- The Territory -
Brief geological history of the Sorrentine Peninsula
by Salvatore Palomba
- Part I -
Since the beginning of the19th century the Sorrentine Peninsula has been the subject of thorough studies by many experts interested exclusively in the geological characteristic of the area. Geological studies continued throughout the 20th century and developed in relation to the most modern theories on movements of the Earth’s crust.
Naples University researchers, who since the 1960s have been at the forefront of studies and understanding of phenomena leading to the formation of the Southern Apennines, have provided a significant contribution and important impetus to an awareness of Sorrento Peninsula geology.
At present the Sorrentine Peninsula is included in the Monti Picentini-Monti Lattari structural stratigraphic unit, and the highest section in the stratigraphic succession peaks here in the area concerned, characterised overall by a continuous series of dolomitic limestone dating from the Late Triassic to Late Cretaceous periods (195-65 million years ago).
As already mentioned, the Sorrentine Peninsula geological history begins about 200 million years ago at the end of the Triassic period when the huge continent known as ‘Pangea’ began to split into two large continental masses: Laurasia (North America + Eurasia) in the northern hemisphere and Gondwana (South America + Africa) in the southern hemisphere, separated by an expanding ocean known as Tethys.
Formation of the Continents (graphic animation)
During the Jurassic period (195-140 million years ago), the Tethys ocean, which basically extended from east to west, its axis located in proximity to the equator and constantly expanding, had a typical underwater landscape composed of extensive shallows (known as “carbonate platforms”, similar to current-day coral reefs) in which frame-building organisms regularly deposited calcareous sediments, alternating with deep oceanic basins.

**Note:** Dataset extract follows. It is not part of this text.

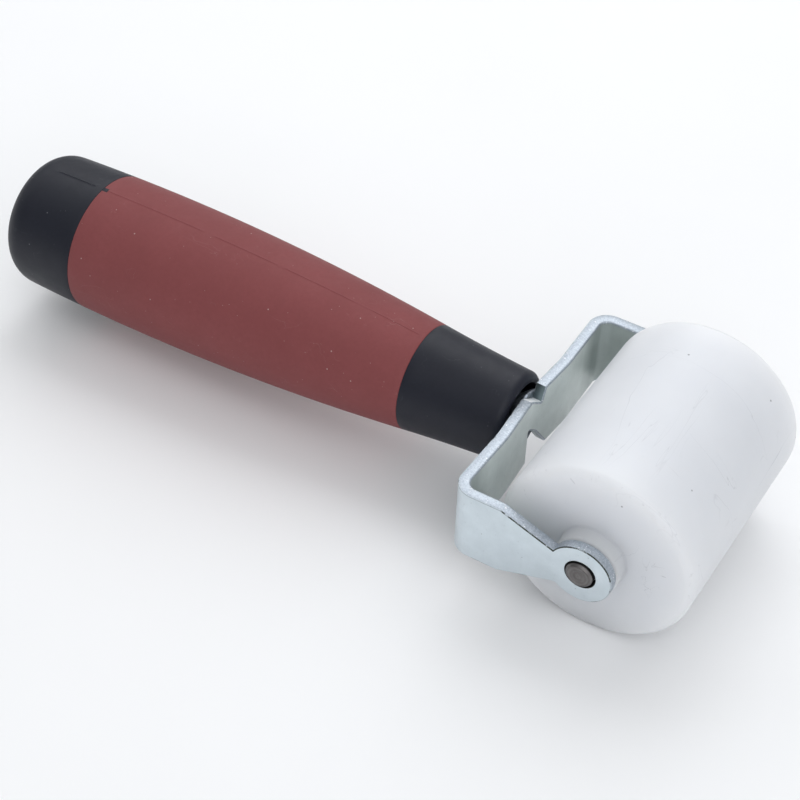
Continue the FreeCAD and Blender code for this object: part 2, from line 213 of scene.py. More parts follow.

The Italian mountain chains originated from these huge coral reefs and the sediments deposited in basins between.
In particular, in the Campano-Lucano section of the Apennines, at least three carbonate platforms have been recognised (recent studies suggest that the platforms from which the Southern Apennines originate could be more, at least seven separated by a similar number of basins) and sediments surfacing to form the Sorrentine Peninsula (Monti Lattari) are unanimously and in any event attributed to the westernmost platform, in literature normally referred to as the “Campano-Lucana”.
In this particular marine environment, organic sedimentation continues throughout the Cretaceous period (from 140 to 65 million years ago), accumulating an enormous sedimentary mass, which currently form a continuous dolomitic limestone series with a thickness of at least 4000 metres.
However, beginning already in the Late Jurassic period and continuing in the Cretaceous period, the ocean until then in expansion inverts its movement. The edges of the two continents begin to move closer, and this phenomenon causes compression of the great marine basin sediments, their folding and in some cases emersion; the tectonic process that will lead to formation of the Apennines and Alps chains has begun.
Initially, this occurrence does not affect our carbonate platform, in which, as mentioned above, organic sedimentation continues in an unchanged marine environment.
The Campano-Lucana platform will be affected by tectonic movements only at the end of the Cretaceous period and, as a result of the tremendous thrust, it will surface almost totally, migrating towards the basin centre and overlapping the deepest marine sediments.
The most recent limits of the dolomitic limestone succession surfacing in the Sorrentine Peninsula date back to the Late Cretaceous period as proof of this phenomenon.
From this moment onwards, for about 30 million years, these sediments will remain beyond the marine domain, and prevalent phenomena will be erosive whilst compression movement will continue to lead to superimposition and overlap of all sediments deposited in the ancient ocean.